Children's book author Kari Anne Roy was recently visited by the Austin police and Texas Child Protective Services for allowing her son Isaac, age 6, to do the unthinkable: play outside, up her street, unsupervised.
He'd been out there for about 10 minutes, when Roy's doorbell rang. She opened it to find her son — and a woman she didn't know. As Roy wrote on her blog, Haiku Mama, last week, the mystery woman asked: "Is this your son?"
"I nodded," she wrote, "still trying to figure out what was happening.
"'He said this was his house. I brought him home.' She was wearing dark glasses. I couldn't see her eyes, couldn't gauge her expression.
"'You brought...'
"'Yes. He was all the way down there, with no adult.' She motioned to a park bench about 150 yards from my house. A bench that is visible from my front porch. A bench where he had been playing with my 8-year-old daughter, and where he decided to stay and play when she brought our dog home from the walk they'd gone on.
"'You brought him home ... from playing outside?' I continued to be baffled.
"And then the woman smiled condescendingly, explained that he was OUTSIDE. And he was ALONE. And she was RETURNING HIM SAFELY. To stay INSIDE. With an ADULT. I thanked her for her concern, quickly shut the door and tried to figure out what just happened."
What happened?

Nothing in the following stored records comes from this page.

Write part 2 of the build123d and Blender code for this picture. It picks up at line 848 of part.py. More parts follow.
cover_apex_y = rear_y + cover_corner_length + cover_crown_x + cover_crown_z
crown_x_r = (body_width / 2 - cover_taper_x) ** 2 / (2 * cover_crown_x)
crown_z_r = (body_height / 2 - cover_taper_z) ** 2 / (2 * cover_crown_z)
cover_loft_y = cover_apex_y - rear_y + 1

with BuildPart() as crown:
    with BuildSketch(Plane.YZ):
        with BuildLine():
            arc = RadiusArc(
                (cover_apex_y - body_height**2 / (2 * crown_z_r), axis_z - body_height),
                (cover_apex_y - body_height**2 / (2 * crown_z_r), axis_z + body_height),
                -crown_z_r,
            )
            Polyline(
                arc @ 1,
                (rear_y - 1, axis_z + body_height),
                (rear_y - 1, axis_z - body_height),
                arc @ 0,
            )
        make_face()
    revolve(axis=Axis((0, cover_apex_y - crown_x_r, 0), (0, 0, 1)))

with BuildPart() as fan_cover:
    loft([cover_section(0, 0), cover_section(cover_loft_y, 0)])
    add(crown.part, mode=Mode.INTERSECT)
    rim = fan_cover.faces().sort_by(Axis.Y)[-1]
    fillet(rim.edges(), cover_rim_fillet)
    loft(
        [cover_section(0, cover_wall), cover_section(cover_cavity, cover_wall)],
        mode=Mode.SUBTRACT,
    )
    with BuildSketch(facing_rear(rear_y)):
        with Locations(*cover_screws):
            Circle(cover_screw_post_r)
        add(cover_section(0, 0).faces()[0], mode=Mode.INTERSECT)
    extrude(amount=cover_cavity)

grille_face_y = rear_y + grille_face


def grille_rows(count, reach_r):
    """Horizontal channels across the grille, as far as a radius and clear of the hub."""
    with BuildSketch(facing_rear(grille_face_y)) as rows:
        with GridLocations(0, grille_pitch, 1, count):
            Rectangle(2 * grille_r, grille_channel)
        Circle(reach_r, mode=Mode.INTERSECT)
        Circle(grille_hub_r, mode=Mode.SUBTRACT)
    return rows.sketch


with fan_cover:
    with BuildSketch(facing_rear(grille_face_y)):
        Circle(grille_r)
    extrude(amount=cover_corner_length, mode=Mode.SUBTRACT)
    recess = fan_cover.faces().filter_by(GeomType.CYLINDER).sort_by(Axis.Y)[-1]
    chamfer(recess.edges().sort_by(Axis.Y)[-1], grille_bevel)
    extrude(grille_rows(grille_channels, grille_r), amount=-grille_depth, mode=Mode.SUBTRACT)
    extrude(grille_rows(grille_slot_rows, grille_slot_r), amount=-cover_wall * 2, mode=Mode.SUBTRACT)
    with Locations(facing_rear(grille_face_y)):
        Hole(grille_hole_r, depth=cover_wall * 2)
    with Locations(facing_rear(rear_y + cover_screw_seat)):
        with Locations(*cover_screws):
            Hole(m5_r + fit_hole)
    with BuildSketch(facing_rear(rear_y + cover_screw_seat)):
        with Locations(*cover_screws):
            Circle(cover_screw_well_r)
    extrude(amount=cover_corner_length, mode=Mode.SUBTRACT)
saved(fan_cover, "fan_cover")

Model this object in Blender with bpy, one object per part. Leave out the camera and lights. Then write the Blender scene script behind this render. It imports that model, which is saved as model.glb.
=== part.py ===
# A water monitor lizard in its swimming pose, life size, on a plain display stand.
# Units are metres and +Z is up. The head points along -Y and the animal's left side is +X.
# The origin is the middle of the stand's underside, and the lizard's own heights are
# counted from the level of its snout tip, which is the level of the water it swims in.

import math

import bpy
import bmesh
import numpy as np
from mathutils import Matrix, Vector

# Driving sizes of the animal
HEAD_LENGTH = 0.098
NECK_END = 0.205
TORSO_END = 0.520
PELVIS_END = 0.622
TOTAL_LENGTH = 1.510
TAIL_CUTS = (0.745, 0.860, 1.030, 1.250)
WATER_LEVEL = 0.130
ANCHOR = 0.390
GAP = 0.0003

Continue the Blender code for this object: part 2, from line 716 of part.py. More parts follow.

The usual. A busybody saw that rarest of sights — a child playing outside without a security detail — and wanted to teach his parents a lesson. Roy might not have given the incident a whole lot more thought, except that shortly afterward, her doorbell rang again.
This time, it was a policewoman. "She wanted to know if my son had been lost and how long he'd been gone," Roy told me by phone. She also took Roy's ID and the names of her kids.
That night, Isaac cried when he went to bed and couldn't immediately fall asleep. "He thought someone was going to call the police because it was past bedtime and he was still awake."
As it turns out, he was almost right. About a week later, an investigator from Child Protective Services came to the house and interrogated each of Roy's three children separately, without their parents, about their upbringing.
"She asked my 12-year-old if he had ever done drugs or alcohol. She asked my 8-year-old daughter if she had ever seen movies with people's private parts, so my daughter, who didn't know that things like that exist, does now," Roy said. "Thank you, CPS."
It was only last week, about a month after it all began, that the case was officially closed. That's when Roy felt safe enough to write about it. But safe is a relative term. In her last conversation with the CPS investigator, who actually seemed to be on her side, Roy asked, "What do I do now?"
Replied the investigator, "You just don't let them play outside."
There you have it. You are free to raise your children as you like, except if you want to actually give them a childhood. Fail to incarcerate your child and you could face incarceration yourself.